The hotel was even name-checked in a song by The Beatles, “The Ballad of John and Yoko,” with the lyric, “drove from Paris to the Amsterdam Hilton.” It was The Beatles’ last No. 1 single, or at least the last one while the group was still in operation.

Of that, Colavecchio is “very proud. This words are now printed in the ceiling of the suite.”

Lennon and Ono went to another hotel to do one other “bed-in,” the Fairmont The Queen Elizabeth in Montreal, Canada.


The Cumberland, London

This 1,019-room hotel, now owned and managed by Guoman Hotels (soon to become the 900-room Hard Rock Hotel London still to be managed by Guoman) is famed for being the site of the last interview given by rock guitar giant Jimi Hendrix on 11 September 1970.

It is not hard to find the room it occurred in, as it is now The Hendrix Suite, which has been redesigned with a suitably psychedelic motif and will survive the upcoming renovation—probably obviously as the new tenants celebrate all things rock ’n’ roll.

Guoman Hotels had not returned correspondence at press time.

Actually, Hendrix passed away seven days later at another hotel, in nearby Notting Hill, called the Samarkand Hotel, which today comprises two adjacent serviced apartment townhouses on Lansdowne Crescent that still go by that name.


Queen’s Gate Hotel, London

Part of the Abba Hotel Group (no links to the Swedish band Abba) in South Kensington, this hotel was the first home-in-exile for Brazilian bossa nova greats Caetano Veloso and Gilberto Gil—who most recently performed together in London in 2015—after fleeing from a military dictatorship back in their South American home in September 1969.

The two have gone on to great things, becoming cultural icons. Veloso has won nine Grammy awards, while Gil has won five and also served as Brazil’s minister of culture between 2003 and 2008.

The hotel itself, though, was not knowledgeable about this claim to fame.

“We will have to check them out on Wiki/Google,” said Colm Kelly, the hotel’s GM.


DoubleTree by Hilton London Hyde Park

Formerly the Embassy Hotel, Bayswater, this is the hotel where Richey Edwards, guitarist and lyricist of British band Manic Street Preachers, was last seen.

On 1 February 1995, Edwards checked out of Room 516 and was never seen again, a disappearance that has not been solved to this day.
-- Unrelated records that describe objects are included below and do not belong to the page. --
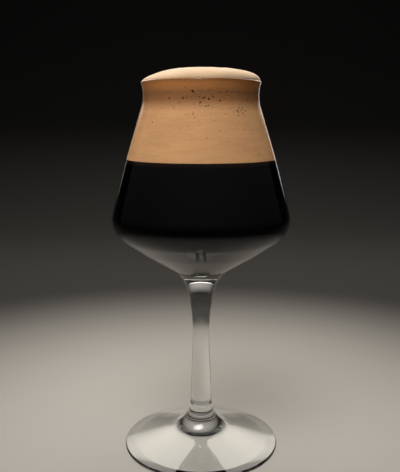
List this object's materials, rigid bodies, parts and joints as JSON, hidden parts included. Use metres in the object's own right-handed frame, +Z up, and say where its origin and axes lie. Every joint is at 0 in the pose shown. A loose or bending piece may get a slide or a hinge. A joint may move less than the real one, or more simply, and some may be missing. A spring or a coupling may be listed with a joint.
{
  "type": "pint of stout",
  "caption": "Stemmed beer glass with a wide conical bowl, filled with near-black stout under a tall tan head of foam that domes above the rim.",
  "frame": {"origin": "centre of the foot, on the surface the glass stands on", "axes": "+Z up the axis of the glass; +X and +Y are free, because the part is turned"},
  "size_m": [0.0984, 0.0984, 0.2146],
  "materials": {
    "glass": "clear, polished",
    "stout": "near-black drink, still",
    "foam": "tan foam, fine bubbles, matt"
  },
  "bodies": {
    "root": {"glass": "glass", "stout": "stout", "foam_head": "foam"}
  },
  "joints": []
}
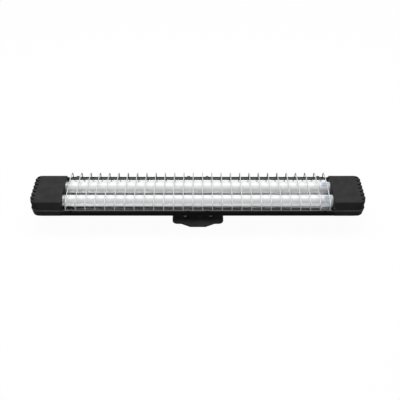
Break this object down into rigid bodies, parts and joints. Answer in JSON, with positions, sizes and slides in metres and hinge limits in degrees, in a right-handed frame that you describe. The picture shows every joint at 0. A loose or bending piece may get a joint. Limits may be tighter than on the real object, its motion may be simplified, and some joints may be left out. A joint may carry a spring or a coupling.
{
  "type": "tube light fixture",
  "caption": "Twin tube light fixture with a bright reflector, ribbed black end caps, a hinged wire guard and a tilting mounting bracket.",
  "frame": {"origin": "middle of the mounting plate's flat underside", "axes": "+X along the tubes towards their driver ends, +Y towards the guard's hinge side, +Z out of the mounting plate towards the side that gives light"},
  "size_m": [0.7114, 0.1244, 0.0774],
  "materials": {
    "bracket_paint": "satin black powder coat",
    "housing_paint": "satin black powder coat",
    "cap_plastic": "fine-grained black moulding",
    "reflector_aluminium": "polished sheet",
    "guard_wire": "bright plated wire",
    "screw_steel": "zinc plated",
    "screw_black": "blackened",
    "bracket_steel": "zinc plated sheet",
    "lampholder_plastic": "white moulding",
    "rotor_plastic": "white moulding",
    "opal_cover": "opal white",
    "clear_cover": "frosted, slightly blue",
    "spine_anodised": "dark anodised extrusion",
    "ferrule_aluminium": "satin pressing",
    "circuit_board": "white solder mask",
    "label_film": "blue-grey film, bare",
    "lead_insulation": "grey sheath",
    "gland_rubber": "soft black"
  },
  "bodies": {
    "mount": {"mount_plate": "bracket_paint", "mount_screw_1": "screw_steel", "mount_screw_2": "screw_steel", "mount_screw_3": "screw_steel", "mount_screw_4": "screw_steel", "pivot_bolt": "screw_steel", "pivot_nut": "screw_steel"},
    "housing": {"housing_tray": "housing_paint", "tilt_shoe": "bracket_paint", "shoe_screw_1": "screw_steel", "shoe_screw_2": "screw_steel", "reflector": "reflector_aluminium", "left_end_cap": "cap_plastic", "right_end_cap": "cap_plastic", "left_end_base": "cap_plastic", "right_end_base": "cap_plastic", "left_cap_screw": "screw_steel", "right_cap_screw": "screw_steel", "front_left_lampholder": "lampholder_plastic", "front_right_lampholder": "lampholder_plastic", "rear_left_lampholder": "lampholder_plastic", "rear_right_lampholder": "lampholder_plastic", "left_lampholder_bracket": "bracket_steel", "right_lampholder_bracket": "bracket_steel", "terminal_block": "lampholder_plastic", "earth_screw": "screw_steel", "cable_gland": "gland_rubber", "front_tube_lead": "lead_insulation", "rear_tube_lead": "lead_insulation", "hinge_strip": "bracket_steel", "latch_strip": "housing_paint", "near_flange_screw_1": "screw_black", "near_flange_screw_2": "screw_black", "near_flange_screw_3": "screw_black", "near_flange_screw_4": "screw_black", "far_flange_screw_1": "screw_black", "far_flange_screw_2": "screw_black", "far_flange_screw_3": "screw_black", "far_flange_screw_4": "screw_black"},
    "guard": {"wire_guard": "guard_wire"},
    "front_tube": {"front_tube_diffuser": "opal_cover", "front_tube_spine": "spine_anodised", "front_tube_led_board": "circuit_board", "front_tube_driver_cover": "clear_cover", "front_tube_driver": "circuit_board", "front_tube_label": "label_film", "front_tube_left_ferrule": "ferrule_aluminium", "front_tube_right_ferrule": "ferrule_aluminium", "front_tube_left_rotor": "rotor_plastic", "front_tube_right_rotor": "rotor_plastic"},
    "rear_tube": {"rear_tube_diffuser": "opal_cover", "rear_tube_spine": "spine_anodised", "rear_tube_led_board": "circuit_board", "rear_tube_driver_cover": "clear_cover", "rear_tube_driver": "circuit_board", "rear_tube_label": "label_film", "rear_tube_left_ferrule": "ferrule_aluminium", "rear_tube_right_ferrule": "ferrule_aluminium", "rear_tube_left_rotor": "rotor_plastic", "rear_tube_right_rotor": "rotor_plastic"}
  },
  "joints": [
    {"name": "tilt", "type": "hinge", "parent": "mount", "child": "housing", "pos_m": [0, 0, 0.013], "axis": [1, 0, 0], "range_deg": [-30, 30]},
    {"name": "guard_swing", "type": "hinge", "parent": "housing", "child": "guard", "pos_m": [0, 0.0601, 0.0565], "axis": [-1, 0, 0], "range_deg": [0, 95]},
    {"name": "front_tube_turn", "type": "hinge", "parent": "housing", "child": "front_tube", "pos_m": [0, -0.0231, 0.054], "axis": [1, 0, 0], "range_deg": [0, 90]},
    {"name": "rear_tube_turn", "type": "hinge", "parent": "housing", "child": "rear_tube", "pos_m": [0, 0.0231, 0.054], "axis": [1, 0, 0], "range_deg": [0, 90]}
  ]
}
The property also has been named the Ramada Jarvis Hyde Park Hotel, too.


Celebrity roles now

Nowadays, bona-fide rock stars are helping design hotels and influence new ones.

Opening later this month, the Bisha Hotel Toronto, part of nightclub impresario Charles Khabouth’s INK Entertainment, has one floor designed by Lenny Kravitz, who has a design company called Kravitz Design.

Rock stars are less likely to destroy hotel rooms they’ve themselves designed, and Khabouth commented on Kravitz’s “great sense of style and charisma. … He is a true tastemaker in every sense of the word.”

Kravitz designed 14 rooms and suites, including the 2,000-square-foot Bisha Suite, which has a 1000-square-foot terrace with views of the CN Tower, according to Khabouth.

Khabouth said through friends he met Kravitz in a New York City hotel, where a scheduled 15-minute meeting became a conversation that lasted more than an hour.

“At that time, (Kravitz) had recently designed his house in Paris and invited me over for a full walk-through to see it. I fell in love with his design style and also the artwork that filled his home. … From that point on, we decided to work together on Bisha,” Khabouth said.

Khabouth said perhaps in the future rock stars will get more involved in the lodging industry.

“Regardless, long gone are the days where bands trash hotel rooms. With the introduction of technology and social media in recent years, many artists are trying to be on their best behavior at all times,” he said.